Ibrahim Abd al-Fattah, a coordinator of the Free Imams Movement, described the unified written speech as a step in the direction of freezing religious discourse in its place and not allowing for renewal. He stressed that the text of the ministry’s sermon would create a barrier separating the preacher from the worshipper and would prevent the latter from receiving the message. “The variety of academic and intellectual levels among worshippers will make it impossible for a single text to succeed in convincing all of them, and will turn the sermon into something more like a news broadcast,” he said.
Abd al-Fattah stressed that while the ministry seeks to exert total control over the mosques, he expects it to fail in controlling ideas being directed at people’s minds. He ascribed that failure to the diverse array of preachers in Egypt, which is replete with those who subscribe to various ideologies, such as the Muslim Brotherhood, the Salafi Call, Ansar al-Sunnah and al-Tabligh wa al-Dawah. According to him, these groups, whose preaching has been severely restricted since 2013, will head off to small prayer spaces and gain new disciples because they will offer a brand of discourse more suited to the audience. This, in his view, will render them stronger and more persuasive among their congregants.
Nuh al-Isawi, the general director of Da’wa Research in the Ministry of Religious Endowments, said in a July 13 interview that after the decision to standardize the subject of the Friday sermon in January 2014, some preachers have not adhered to the weekly topics and have turned in their sermons in directions that reflect their partisan and political affiliations.
Although Isawi conceded that the written sermons were having a negative impact on preachers’ work, he nevertheless attributed the ministry’s desire to apply this standardization as soon as possible to Egyptian society’s need for what he described as control of religious discourse, support for mechanisms delivering a correct understanding of Islam and a repudiation of violence and extremism.
Isawi said that the Gulf states are all adopting a standardized written sermon and there are Egyptian imams who work in those states who are seemingly untroubled by this approach. He also noted that the preachers in Islam’s two holiest mosques in Mecca and Medina adhere to a general written sermon for the sake of public interest.
Still, Abd al-Fattah said preaching activity in Egypt cannot be compared to what is taking place in the Gulf, and particularly in Saudi Arabia. He stressed that Egyptian society is characterized by a great deal of pluralism, which portends the failure of this approach, regardless of whether it proves successful in the Gulf.

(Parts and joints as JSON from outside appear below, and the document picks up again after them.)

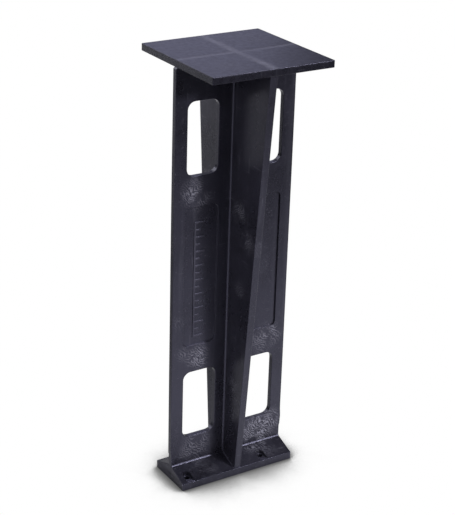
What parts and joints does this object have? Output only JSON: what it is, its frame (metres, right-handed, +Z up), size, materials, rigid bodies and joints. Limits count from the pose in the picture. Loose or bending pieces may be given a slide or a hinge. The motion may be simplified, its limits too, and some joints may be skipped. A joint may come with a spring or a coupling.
{
  "type": "raised floor support leg",
  "caption": "One-piece moulded support leg: square load plate on a tapered cruciform column with windows, on a narrow screw-down foot.",
  "frame": {"origin": "centre of the foot's underside", "axes": "+Z up through the column to the load plate, +X along the web and the long side of the foot, -Y the face with the tick relief"},
  "size_m": [0.09, 0.0882, 0.3],
  "materials": {
    "moulding": "satin black recycled plastic with faint flow marks"
  },
  "bodies": {
    "root": {"load_plate": "moulding", "web_left": "moulding", "web_right": "moulding", "fin_front": "moulding", "fin_rear": "moulding", "foot_slab": "moulding", "shoulder_front_left": "moulding", "shoulder_front_right": "moulding", "shoulder_rear_left": "moulding", "shoulder_rear_right": "moulding", "tick_relief": "moulding"}
  },
  "joints": []
}
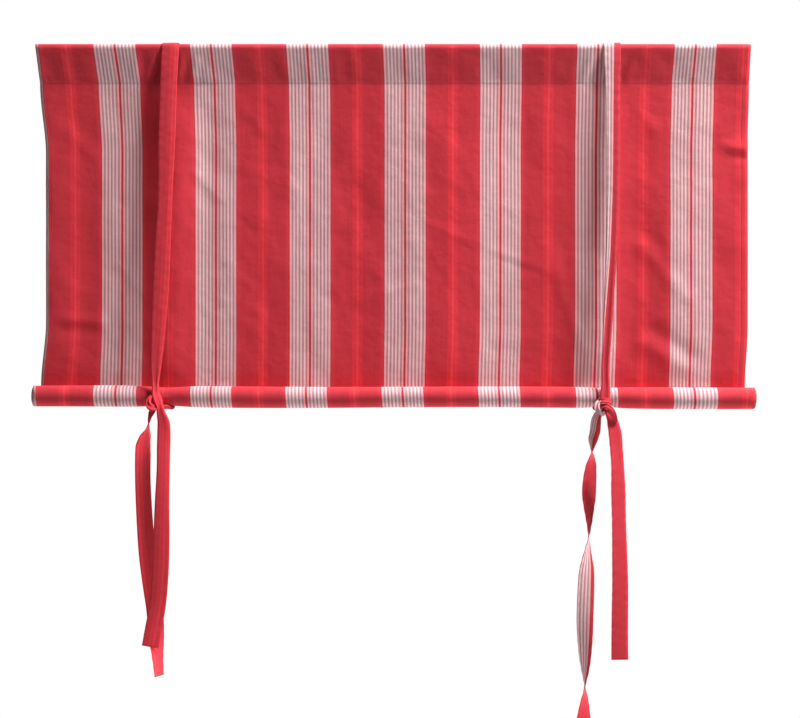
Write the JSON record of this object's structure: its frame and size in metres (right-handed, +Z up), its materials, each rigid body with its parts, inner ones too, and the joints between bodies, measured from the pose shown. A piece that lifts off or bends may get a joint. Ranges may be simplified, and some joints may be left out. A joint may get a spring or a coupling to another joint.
{
  "type": "tie-up roll blind",
  "caption": "Striped cotton window blind on a rod in its top pocket, with its lower part rolled up towards the room and held by two knotted cloth ties.",
  "frame": {"origin": "the middle of the top rod's axis, where the blind is held", "axes": "+X along the blind's width to the right as seen from the room, -Y towards the room, +Z up"},
  "size_m": [1.004, 0.055, 0.9654],
  "materials": {
    "striped_cotton": "woven cotton with red and pale warp stripes",
    "tie_cotton": "the same woven cotton, folded lengthwise and sewn",
    "rod_steel": "plain drawn steel tube",
    "dowel_wood": "plain pine dowel"
  },
  "bodies": {
    "root": {"cloth_panel": "striped_cotton", "left_tie": "tie_cotton", "right_tie": "tie_cotton", "top_rod": "rod_steel", "bottom_rod": "dowel_wood"}
  },
  "joints": []
}
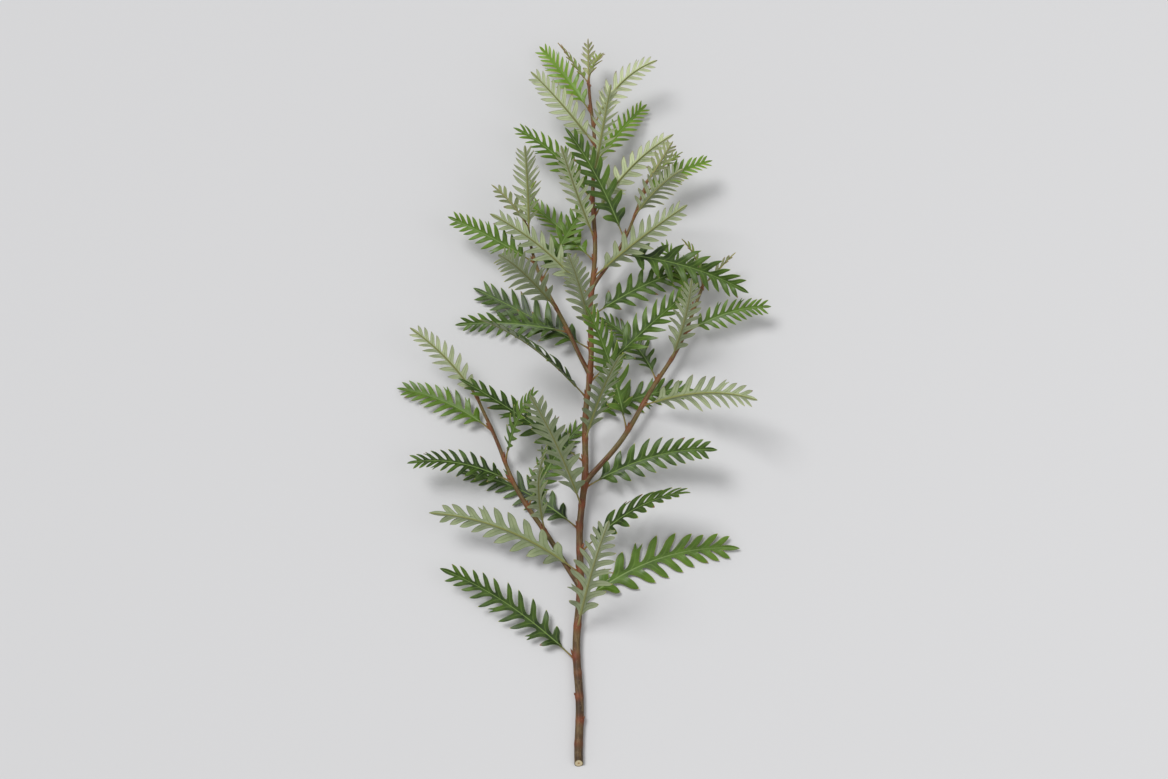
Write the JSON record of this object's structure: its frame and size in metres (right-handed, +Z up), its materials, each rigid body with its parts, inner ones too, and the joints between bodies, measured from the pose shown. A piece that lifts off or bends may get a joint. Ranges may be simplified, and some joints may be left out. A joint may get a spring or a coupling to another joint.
{
  "type": "cut grevillea foliage stem",
  "caption": "Cut leafy stem lying on a surface: a woody stem with side shoots carries fern-like leaves whose edges are cut deeply into narrow, forward-leaning lobes.",
  "frame": {"origin": "on the small flat under the cut end of the stem, at the height of the surface it lies on", "axes": "+Y along the stem from the cut end to the tip, +Z up from the surface, +X to the right when the tip points away"},
  "size_m": [0.3638, 0.7158, 0.1393],
  "materials": {
    "bark": "matte young bark, reddish brown below and olive above, paler at the slanted cut",
    "leaf": "leathery, softly glossy green above and felted silvery grey-green below",
    "young_leaf": "soft young yellow-green leaf, silky below"
  },
  "bodies": {
    "root": {"main_leaf_01": "leaf", "main_leaf_02": "leaf", "main_leaf_03": "leaf", "main_leaf_04": "leaf", "main_leaf_05": "leaf", "main_leaf_06": "leaf", "main_leaf_07": "leaf", "main_leaf_08": "leaf", "main_leaf_09": "leaf", "main_leaf_10": "leaf", "main_leaf_11": "leaf", "main_leaf_12": "leaf", "main_leaf_13": "leaf", "main_leaf_14": "leaf", "main_leaf_15": "leaf", "main_leaf_16": "leaf", "main_leaf_17": "leaf", "main_leaf_18": "leaf", "main_leaf_19": "leaf", "main_leaf_20": "leaf", "main_leaf_21": "leaf", "main_leaf_22": "leaf", "main_leaf_23": "leaf", "main_leaf_24": "leaf", "main_leaf_25": "leaf", "main_leaf_26": "leaf", "main_leaf_27": "leaf", "shoot_tip_1": "young_leaf", "shoot_tip_2": "young_leaf", "shoot_tip_3": "young_leaf", "shoot_tip_4": "young_leaf", "side_1_leaf_1": "leaf", "side_1_leaf_2": "leaf", "side_1_leaf_3": "leaf", "side_1_leaf_4": "leaf", "side_1_leaf_5": "leaf", "side_1_leaf_6": "leaf", "side_2_leaf_1": "leaf", "side_2_leaf_2": "leaf", "side_2_leaf_3": "leaf", "side_2_leaf_4": "leaf", "side_2_leaf_5": "leaf", "side_2_leaf_6": "leaf", "side_3_leaf_1": "leaf", "side_3_leaf_2": "leaf", "side_3_leaf_3": "leaf", "side_3_leaf_4": "leaf", "side_3_leaf_5": "leaf", "side_4_leaf_1": "leaf", "side_4_leaf_2": "leaf", "side_4_leaf_3": "leaf", "side_4_leaf_4": "leaf", "woody_stem": "bark"}
  },
  "joints": []
}
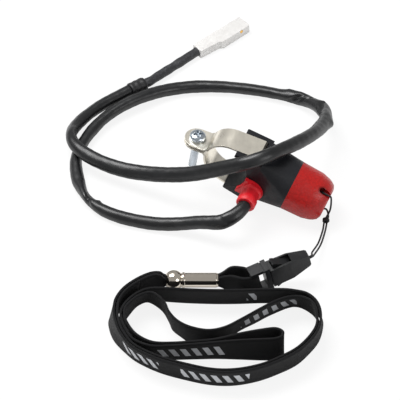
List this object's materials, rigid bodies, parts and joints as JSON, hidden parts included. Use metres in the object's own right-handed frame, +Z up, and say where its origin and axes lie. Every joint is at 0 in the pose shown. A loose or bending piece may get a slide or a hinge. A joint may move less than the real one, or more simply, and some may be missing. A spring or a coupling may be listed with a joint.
{
  "type": "engine kill switch with lanyard",
  "caption": "Clamp-on engine cut-out switch with a magnetic pull cap, a lead with a plug, and a tether strap with a quick-release buckle and a slide bead.",
  "frame": {"origin": "middle of the box round the switch and the lanyard, without the free lead and its plug, at its lowest point", "axes": "+Z up from the floor that the parts lie on, +Y away from the lanyard towards the switch and the plug, +X along the buckle's side"},
  "size_m": [0.1302, 0.2521, 0.0404],
  "materials": {
    "housing_plastic": "moulded black plastic, fine grain",
    "insert_plastic": "moulded black plastic",
    "steel_zinc": "zinc plated steel",
    "band_metal": "plated spring steel, satin",
    "cap_plastic": "moulded red plastic",
    "gland_rubber": "moulded red rubber",
    "sleeve_plastic": "soft black sleeving",
    "connector_plastic": "natural white nylon",
    "brass": "stamped brass",
    "board": "green board",
    "glass": "glass tube",
    "wire_red": "wire insulation",
    "wire_black": "wire insulation",
    "magnet_metal": "nickel plated magnet",
    "buckle_plastic": "moulded black plastic",
    "strap_fabric": "woven polyester webbing",
    "cord_fabric": "thin braided cord",
    "bead_chrome": "polished chrome"
  },
  "bodies": {
    "switch": {"switch_housing": "housing_plastic", "front_insert": "insert_plastic", "keeper_ring": "steel_zinc", "reed_carrier": "board", "reed_capsule": "glass", "reed_leads": "steel_zinc", "signal_wire": "wire_red", "return_wire": "wire_black", "clamp_band": "band_metal", "clamp_screw": "steel_zinc", "cable_gland": "gland_rubber", "switch_cable": "sleeve_plastic", "sleeve_collar": "sleeve_plastic", "lead_sleeve": "sleeve_plastic", "connector_housing": "connector_plastic", "connector_terminals": "brass"},
    "cap": {"cap_shell": "cap_plastic", "cap_magnet": "magnet_metal", "magnet_backing": "steel_zinc", "tether_cord": "cord_fabric", "buckle_socket": "buckle_plastic"},
    "lanyard": {"buckle_plug": "buckle_plastic", "lanyard_strap": "strap_fabric"},
    "bead": {"bead_slider": "bead_chrome"}
  },
  "joints": [
    {"name": "cap_pull", "type": "slide", "parent": "switch", "child": "cap", "axis": [0.8885, -0.3234, -0.3256], "range_m": [0, 0.008]},
    {"name": "buckle_release", "type": "slide", "parent": "cap", "child": "lanyard", "axis": [-0.9101, -0.3677, -0.1908], "range_m": [0, 0.014], "deforming": ["buckle_plug"]},
    {"name": "bead_slide", "type": "slide", "parent": "lanyard", "child": "bead", "axis": [-1, 0, 0], "range_m": [0, 0.008], "deforming": ["lanyard_strap"]}
  ]
}
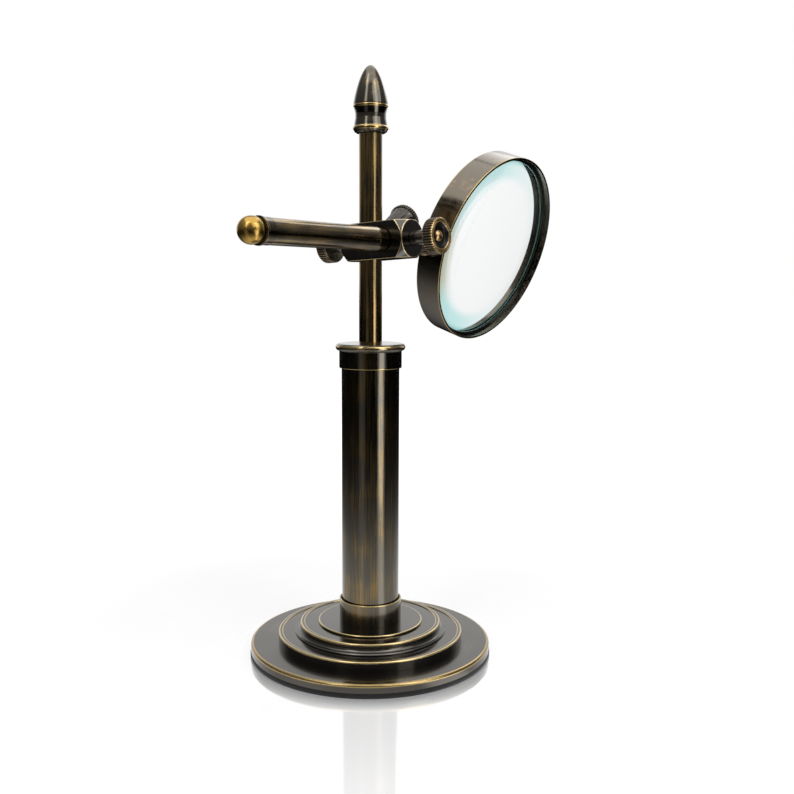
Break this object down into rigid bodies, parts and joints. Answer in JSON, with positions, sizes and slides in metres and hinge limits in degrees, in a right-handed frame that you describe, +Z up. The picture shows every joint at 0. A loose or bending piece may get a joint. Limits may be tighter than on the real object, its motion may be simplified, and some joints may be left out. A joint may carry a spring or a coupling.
{
  "type": "stand magnifier",
  "caption": "Stand magnifier: a stepped round base, a column and slim rod, and a clamp that holds a cross arm with a framed lens at one end and a ball at the other.",
  "frame": {"origin": "centre of the felt pad's underside, on the table", "axes": "+Z up along the column and the rod; +X along the cross arm, towards the lens; the clamp bar crosses along Y"},
  "size_m": [0.2659, 0.1364, 0.3246],
  "materials": {
    "felt": "matte",
    "dark_bronze": "black-brown antique patina, polished",
    "worn_bronze": "antique patina rubbed through to brass",
    "bright_brass": "polished",
    "iron": "as cast",
    "steel": "plain turned",
    "lens_glass": "polished clear"
  },
  "bodies": {
    "stand": {"felt_pad": "felt", "base_plate": "dark_bronze", "ballast_weight": "iron", "base_screws": "steel", "middle_step": "dark_bronze", "upper_step": "dark_bronze", "top_disc": "worn_bronze", "column_socket": "dark_bronze", "column_tube": "dark_bronze", "tube_plug": "worn_bronze", "column_cap": "dark_bronze", "tie_rod": "steel", "tie_washer": "steel", "tie_nut": "steel", "rod": "worn_bronze", "finial": "worn_bronze", "finial_stud": "steel"},
    "height_liner": {"rod_liner": "bright_brass"},
    "clamp": {"clamp_block": "dark_bronze"},
    "rod_screw": {"rod_lock_screw": "worn_bronze", "rod_lock_knob": "worn_bronze"},
    "arm_screw": {"arm_lock_screw": "worn_bronze", "arm_lock_knob": "worn_bronze"},
    "back_screw": {"back_lock_screw": "worn_bronze", "back_lock_knob": "dark_bronze"},
    "twist_liner": {"arm_liner": "bright_brass"},
    "arm": {"arm_rod": "worn_bronze", "arm_ferrule": "dark_bronze", "ball_stud": "steel", "arm_ball": "bright_brass", "ring_boss": "dark_bronze", "lens_ring": "worn_bronze", "retaining_ring": "worn_bronze", "lens": "lens_glass"}
  },
  "joints": [
    {"name": "clamp_height", "type": "slide", "parent": "stand", "child": "height_liner", "axis": [0, 0, 1], "range_m": [-0.043, 0.045]},
    {"name": "clamp_swivel", "type": "hinge", "parent": "height_liner", "child": "clamp", "pos_m": [0, 0, 0.232], "axis": [0, 0, 1], "continuous": true},
    {"name": "arm_twist", "type": "hinge", "parent": "clamp", "child": "twist_liner", "pos_m": [0, -0.015, 0.232], "axis": [0.9999, 0, -0.014], "continuous": true},
    {"name": "arm_slide", "type": "slide", "parent": "twist_liner", "child": "arm", "axis": [0.9999, 0, -0.014], "range_m": [-0.003, 0.083]},
    {"name": "rod_screw_turn", "type": "hinge", "parent": "clamp", "child": "rod_screw", "pos_m": [0, 0, 0.23111], "axis": [0, 0.9982, -0.0593], "range_deg": [0, 720]},
    {"name": "arm_screw_turn", "type": "hinge", "parent": "clamp", "child": "arm_screw", "pos_m": [0, -0.015, 0.232], "axis": [0, -0.9982, 0.0593], "range_deg": [0, 720]},
    {"name": "back_screw_turn", "type": "hinge", "parent": "clamp", "child": "back_screw", "pos_m": [0, 0, 0.23111], "axis": [0.9259, 0.0224, 0.3772], "range_deg": [0, 720]}
  ]
}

Yet Gabir Tayyi’, the head of the Religious Section of the Ministry of Religious Endowments, told Al-Monitor, “You cannot renew religious discourse before first restraining it.” In his view, the written sermon will help to restrain what is said from the pulpit and prevent a poor understanding of religious matters, as well as confront religious rulings from being employed outside their proper contexts.
Tayyi’ defended the written sermon against criticisms directed against it that a standard written text would not be suitable for a pluralistic society such as Egypt, whose residents live in urban, rural and Bedouin societies, each of which has a unique culture. “The sermon will be written in an Arabic that everyone understands, and the selection of sermon topics will be conducted to find common denominators between all society’s individuals,” he said.
Tayyi’ rejected the view of the written sermon as a means to tighten the noose around preachers who do not belong to Al-Azhar’s circles or prevent them from rising to the pulpit. He stressed that the ministry already prevents any non-Azhari preachers from giving a Friday sermon.
He admitted that some imams within the ministry harbor fears about this decision, noting these imams are worried that congregants will take a dim view of them when they read from a paper and are even more afraid of security directives contained in the written text. “We seek to ease these doubts. The Ministry of the Religious Endowments’ sermon last Friday was written [and distributed] and we did not look askance at it. We always reiterate that imams have no relationship to the security forces concerning the written sermon. On the contrary, these sermons are written by the elite of Islamic religious scholars.”
Nasir Radwan, a leader in the Salafi Da’wa in the governorate of al-Beheira in the Egyptian Delta, said that the prescribed written Friday sermon would not touch on all of society’s important issues. He stressed that the preacher and the worshippers in the same mosque are united by shared geographic location and, moreover, both are preoccupied with the same issues. However, in his words, the unified speech would negate any positive influence of shared location and circumstance that otherwise connects the preacher to the worshippers.
"The mosque completes the educational role begun by the family and educational institutions,” according to Radwan. He said that when the preacher deals with issues faced by his society, it positively affects his ability to discharge the educational role through the Friday sermon. He also warned that worshippers might simply depart the mosque before listening to a written sermon that they can easily obtain from the Ministry of Religious Endowments’ website.
Radwan also warned that a written text of the sermon could curb the desire of preachers to research and develop their own sources of knowledge. Radwan said the Friday sermon acts as a sort of weekly training for the preacher in cultivating his own tools and techniques for reaching and swaying worshippers.
Radwan stressed that this step reveals the desire of the ministry to create a single generic type for all preachers, and it constitutes a form of constriction not only on non-Azhari preachers but even on the Azharis themselves. He stressed that generic sermons would deprive religious discourse of its force, its respect for difference and its acceptance of the other, which Islam imbues in its followers.